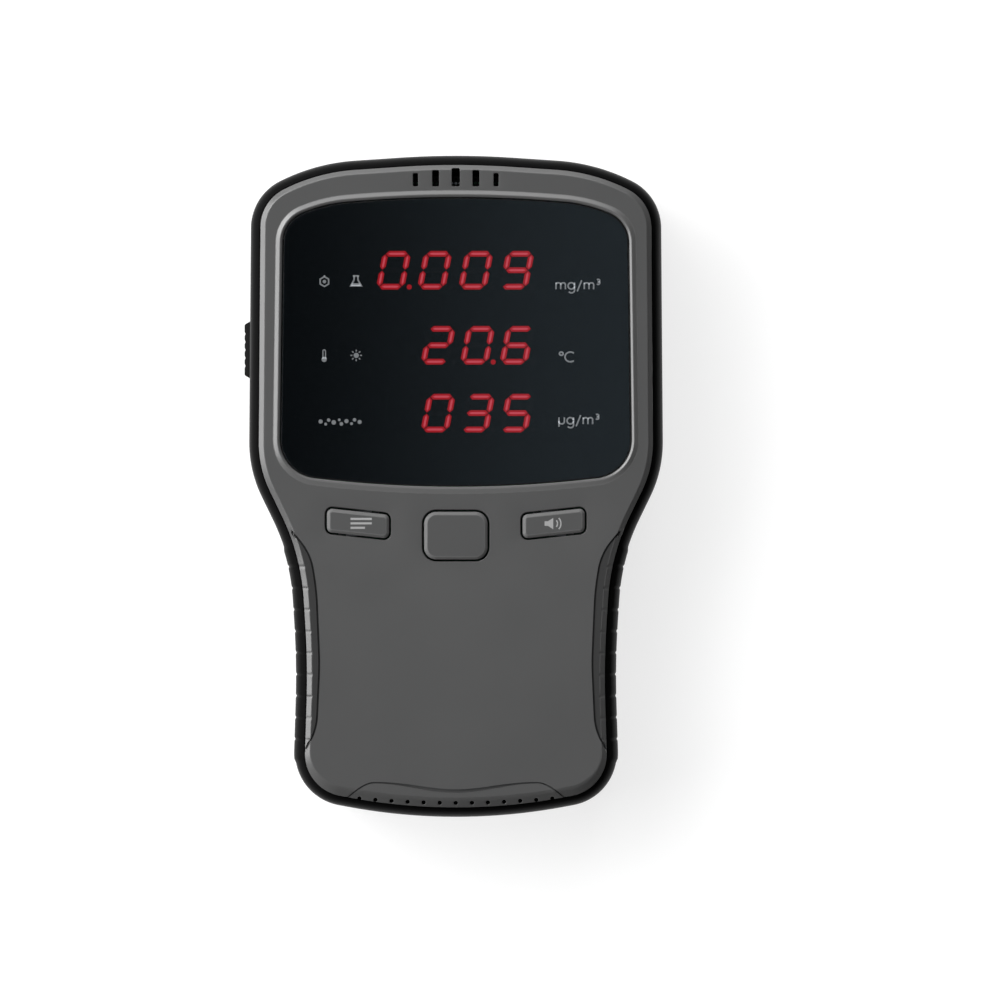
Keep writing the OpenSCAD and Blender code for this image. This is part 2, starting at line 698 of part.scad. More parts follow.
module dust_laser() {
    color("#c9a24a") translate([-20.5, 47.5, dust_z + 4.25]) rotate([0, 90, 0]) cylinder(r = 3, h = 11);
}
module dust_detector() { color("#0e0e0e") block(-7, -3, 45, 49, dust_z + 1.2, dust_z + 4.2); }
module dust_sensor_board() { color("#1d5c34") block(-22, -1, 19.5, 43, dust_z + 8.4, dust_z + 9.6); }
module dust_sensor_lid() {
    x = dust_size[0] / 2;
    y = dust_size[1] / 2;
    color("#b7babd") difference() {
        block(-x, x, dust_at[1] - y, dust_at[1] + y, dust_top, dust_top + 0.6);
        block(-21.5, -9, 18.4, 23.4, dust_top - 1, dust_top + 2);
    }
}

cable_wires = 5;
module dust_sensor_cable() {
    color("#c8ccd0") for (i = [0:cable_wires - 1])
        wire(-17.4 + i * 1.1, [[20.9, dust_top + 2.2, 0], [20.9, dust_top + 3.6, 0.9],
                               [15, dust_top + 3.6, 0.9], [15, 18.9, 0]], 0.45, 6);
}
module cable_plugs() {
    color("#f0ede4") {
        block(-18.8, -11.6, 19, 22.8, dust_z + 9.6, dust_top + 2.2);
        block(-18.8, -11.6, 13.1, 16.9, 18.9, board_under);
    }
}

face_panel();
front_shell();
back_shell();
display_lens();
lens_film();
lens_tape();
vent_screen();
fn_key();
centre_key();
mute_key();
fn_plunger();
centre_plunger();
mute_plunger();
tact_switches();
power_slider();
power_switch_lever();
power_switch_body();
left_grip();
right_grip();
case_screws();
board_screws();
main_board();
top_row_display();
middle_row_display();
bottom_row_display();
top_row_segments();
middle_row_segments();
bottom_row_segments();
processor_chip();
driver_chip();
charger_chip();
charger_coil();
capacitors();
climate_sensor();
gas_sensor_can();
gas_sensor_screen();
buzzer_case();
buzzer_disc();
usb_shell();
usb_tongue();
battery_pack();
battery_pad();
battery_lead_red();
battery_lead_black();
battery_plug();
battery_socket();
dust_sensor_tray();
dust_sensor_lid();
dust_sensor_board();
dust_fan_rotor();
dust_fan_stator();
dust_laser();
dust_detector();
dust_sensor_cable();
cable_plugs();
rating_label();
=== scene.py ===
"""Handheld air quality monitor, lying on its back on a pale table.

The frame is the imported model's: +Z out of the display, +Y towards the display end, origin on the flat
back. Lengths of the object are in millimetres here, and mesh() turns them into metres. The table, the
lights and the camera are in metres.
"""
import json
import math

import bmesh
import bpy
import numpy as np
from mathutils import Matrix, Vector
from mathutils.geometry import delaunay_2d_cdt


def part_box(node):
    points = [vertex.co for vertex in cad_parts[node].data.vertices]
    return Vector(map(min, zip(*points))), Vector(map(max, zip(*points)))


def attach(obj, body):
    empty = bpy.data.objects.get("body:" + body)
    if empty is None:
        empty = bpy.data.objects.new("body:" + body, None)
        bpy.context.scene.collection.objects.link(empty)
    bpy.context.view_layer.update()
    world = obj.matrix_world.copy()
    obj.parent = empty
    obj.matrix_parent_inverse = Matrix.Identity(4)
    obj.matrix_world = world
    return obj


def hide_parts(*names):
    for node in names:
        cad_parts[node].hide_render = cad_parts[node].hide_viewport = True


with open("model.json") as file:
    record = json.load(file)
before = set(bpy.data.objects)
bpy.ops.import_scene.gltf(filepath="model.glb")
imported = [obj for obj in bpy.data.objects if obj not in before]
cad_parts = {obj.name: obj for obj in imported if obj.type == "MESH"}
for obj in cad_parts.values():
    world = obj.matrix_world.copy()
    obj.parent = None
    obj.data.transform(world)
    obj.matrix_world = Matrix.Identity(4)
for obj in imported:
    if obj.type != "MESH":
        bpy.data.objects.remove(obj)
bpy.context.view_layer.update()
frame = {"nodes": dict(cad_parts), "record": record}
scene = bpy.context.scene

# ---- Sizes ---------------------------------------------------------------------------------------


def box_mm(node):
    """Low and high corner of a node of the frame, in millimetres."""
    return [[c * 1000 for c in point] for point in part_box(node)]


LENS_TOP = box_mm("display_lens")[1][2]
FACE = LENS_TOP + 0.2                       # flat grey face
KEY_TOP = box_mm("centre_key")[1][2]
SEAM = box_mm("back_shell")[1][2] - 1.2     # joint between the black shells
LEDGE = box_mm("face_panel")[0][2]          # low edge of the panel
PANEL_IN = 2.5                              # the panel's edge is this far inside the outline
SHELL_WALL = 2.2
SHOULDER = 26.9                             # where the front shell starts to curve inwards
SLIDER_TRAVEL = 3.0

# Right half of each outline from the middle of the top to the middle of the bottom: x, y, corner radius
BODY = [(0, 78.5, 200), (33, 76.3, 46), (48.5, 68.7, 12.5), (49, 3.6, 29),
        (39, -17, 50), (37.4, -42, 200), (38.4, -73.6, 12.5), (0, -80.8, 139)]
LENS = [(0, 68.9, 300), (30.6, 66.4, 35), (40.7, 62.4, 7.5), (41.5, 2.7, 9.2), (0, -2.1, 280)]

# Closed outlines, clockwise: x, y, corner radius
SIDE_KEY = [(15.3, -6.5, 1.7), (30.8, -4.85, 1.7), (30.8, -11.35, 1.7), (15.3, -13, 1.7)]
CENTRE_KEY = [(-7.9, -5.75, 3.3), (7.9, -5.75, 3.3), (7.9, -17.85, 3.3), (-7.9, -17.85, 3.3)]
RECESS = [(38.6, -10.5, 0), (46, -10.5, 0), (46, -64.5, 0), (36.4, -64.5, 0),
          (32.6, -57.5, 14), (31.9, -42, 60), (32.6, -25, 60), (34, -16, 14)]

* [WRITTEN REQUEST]
Write the material out exactly, with nothing left out.

* [EXERCISE RESULT]
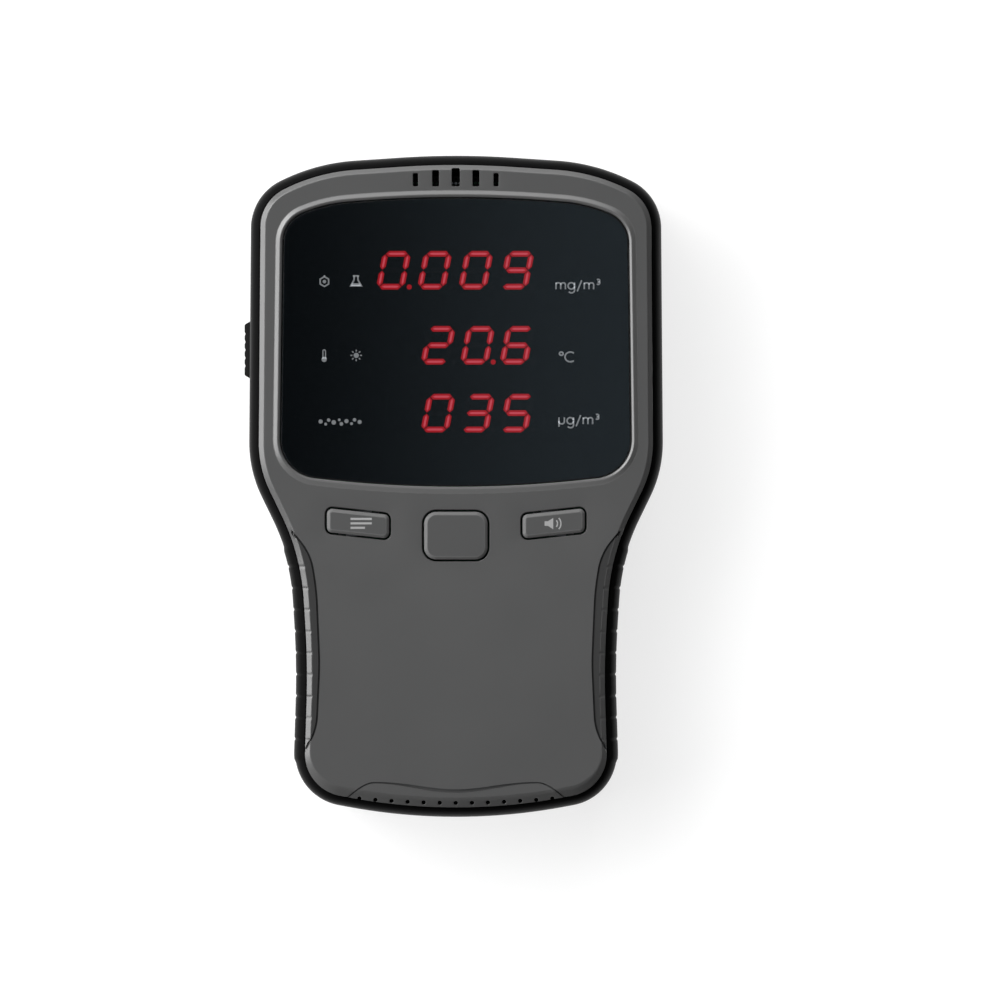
Keep writing the OpenSCAD and Blender code for this image. This is part 2, starting at line 698 of part.scad. More parts follow.
module dust_laser() {
    color("#c9a24a") translate([-20.5, 47.5, dust_z + 4.25]) rotate([0, 90, 0]) cylinder(r = 3, h = 11);
}
module dust_detector() { color("#0e0e0e") block(-7, -3, 45, 49, dust_z + 1.2, dust_z + 4.2); }
module dust_sensor_board() { color("#1d5c34") block(-22, -1, 19.5, 43, dust_z + 8.4, dust_z + 9.6); }
module dust_sensor_lid() {
    x = dust_size[0] / 2;
    y = dust_size[1] / 2;
    color("#b7babd") difference() {
        block(-x, x, dust_at[1] - y, dust_at[1] + y, dust_top, dust_top + 0.6);
        block(-21.5, -9, 18.4, 23.4, dust_top - 1, dust_top + 2);
    }
}

cable_wires = 5;
module dust_sensor_cable() {
    color("#c8ccd0") for (i = [0:cable_wires - 1])
        wire(-17.4 + i * 1.1, [[20.9, dust_top + 2.2, 0], [20.9, dust_top + 3.6, 0.9],
                               [15, dust_top + 3.6, 0.9], [15, 18.9, 0]], 0.45, 6);
}
module cable_plugs() {
    color("#f0ede4") {
        block(-18.8, -11.6, 19, 22.8, dust_z + 9.6, dust_top + 2.2);
        block(-18.8, -11.6, 13.1, 16.9, 18.9, board_under);
    }
}

face_panel();
front_shell();
back_shell();
display_lens();
lens_film();
lens_tape();
vent_screen();
fn_key();
centre_key();
mute_key();
fn_plunger();
centre_plunger();
mute_plunger();
tact_switches();
power_slider();
power_switch_lever();
power_switch_body();
left_grip();
right_grip();
case_screws();
board_screws();
main_board();
top_row_display();
middle_row_display();
bottom_row_display();
top_row_segments();
middle_row_segments();
bottom_row_segments();
processor_chip();
driver_chip();
charger_chip();
charger_coil();
capacitors();
climate_sensor();
gas_sensor_can();
gas_sensor_screen();
buzzer_case();
buzzer_disc();
usb_shell();
usb_tongue();
battery_pack();
battery_pad();
battery_lead_red();
battery_lead_black();
battery_plug();
battery_socket();
dust_sensor_tray();
dust_sensor_lid();
dust_sensor_board();
dust_fan_rotor();
dust_fan_stator();
dust_laser();
dust_detector();
dust_sensor_cable();
cable_plugs();
rating_label();
=== scene.py ===
"""Handheld air quality monitor, lying on its back on a pale table.

The frame is the imported model's: +Z out of the display, +Y towards the display end, origin on the flat
back. Lengths of the object are in millimetres here, and mesh() turns them into metres. The table, the
lights and the camera are in metres.
"""
import json
import math

import bmesh
import bpy
import numpy as np
from mathutils import Matrix, Vector
from mathutils.geometry import delaunay_2d_cdt


def part_box(node):
    points = [vertex.co for vertex in cad_parts[node].data.vertices]
    return Vector(map(min, zip(*points))), Vector(map(max, zip(*points)))


def attach(obj, body):
    empty = bpy.data.objects.get("body:" + body)
    if empty is None:
        empty = bpy.data.objects.new("body:" + body, None)
        bpy.context.scene.collection.objects.link(empty)
    bpy.context.view_layer.update()
    world = obj.matrix_world.copy()
    obj.parent = empty
    obj.matrix_parent_inverse = Matrix.Identity(4)
    obj.matrix_world = world
    return obj


def hide_parts(*names):
    for node in names:
        cad_parts[node].hide_render = cad_parts[node].hide_viewport = True


with open("model.json") as file:
    record = json.load(file)
before = set(bpy.data.objects)
bpy.ops.import_scene.gltf(filepath="model.glb")
imported = [obj for obj in bpy.data.objects if obj not in before]
cad_parts = {obj.name: obj for obj in imported if obj.type == "MESH"}
for obj in cad_parts.values():
    world = obj.matrix_world.copy()
    obj.parent = None
    obj.data.transform(world)
    obj.matrix_world = Matrix.Identity(4)
for obj in imported:
    if obj.type != "MESH":
        bpy.data.objects.remove(obj)
bpy.context.view_layer.update()
frame = {"nodes": dict(cad_parts), "record": record}
scene = bpy.context.scene

# ---- Sizes ---------------------------------------------------------------------------------------


def box_mm(node):
    """Low and high corner of a node of the frame, in millimetres."""
    return [[c * 1000 for c in point] for point in part_box(node)]


LENS_TOP = box_mm("display_lens")[1][2]
FACE = LENS_TOP + 0.2                       # flat grey face
KEY_TOP = box_mm("centre_key")[1][2]
SEAM = box_mm("back_shell")[1][2] - 1.2     # joint between the black shells
LEDGE = box_mm("face_panel")[0][2]          # low edge of the panel
PANEL_IN = 2.5                              # the panel's edge is this far inside the outline
SHELL_WALL = 2.2
SHOULDER = 26.9                             # where the front shell starts to curve inwards
SLIDER_TRAVEL = 3.0

# Right half of each outline from the middle of the top to the middle of the bottom: x, y, corner radius
BODY = [(0, 78.5, 200), (33, 76.3, 46), (48.5, 68.7, 12.5), (49, 3.6, 29),
        (39, -17, 50), (37.4, -42, 200), (38.4, -73.6, 12.5), (0, -80.8, 139)]
LENS = [(0, 68.9, 300), (30.6, 66.4, 35), (40.7, 62.4, 7.5), (41.5, 2.7, 9.2), (0, -2.1, 280)]

# Closed outlines, clockwise: x, y, corner radius
SIDE_KEY = [(15.3, -6.5, 1.7), (30.8, -4.85, 1.7), (30.8, -11.35, 1.7), (15.3, -13, 1.7)]
CENTRE_KEY = [(-7.9, -5.75, 3.3), (7.9, -5.75, 3.3), (7.9, -17.85, 3.3), (-7.9, -17.85, 3.3)]
RECESS = [(38.6, -10.5, 0), (46, -10.5, 0), (46, -64.5, 0), (36.4, -64.5, 0),
          (32.6, -57.5, 14), (31.9, -42, 60), (32.6, -25, 60), (34, -16, 14)]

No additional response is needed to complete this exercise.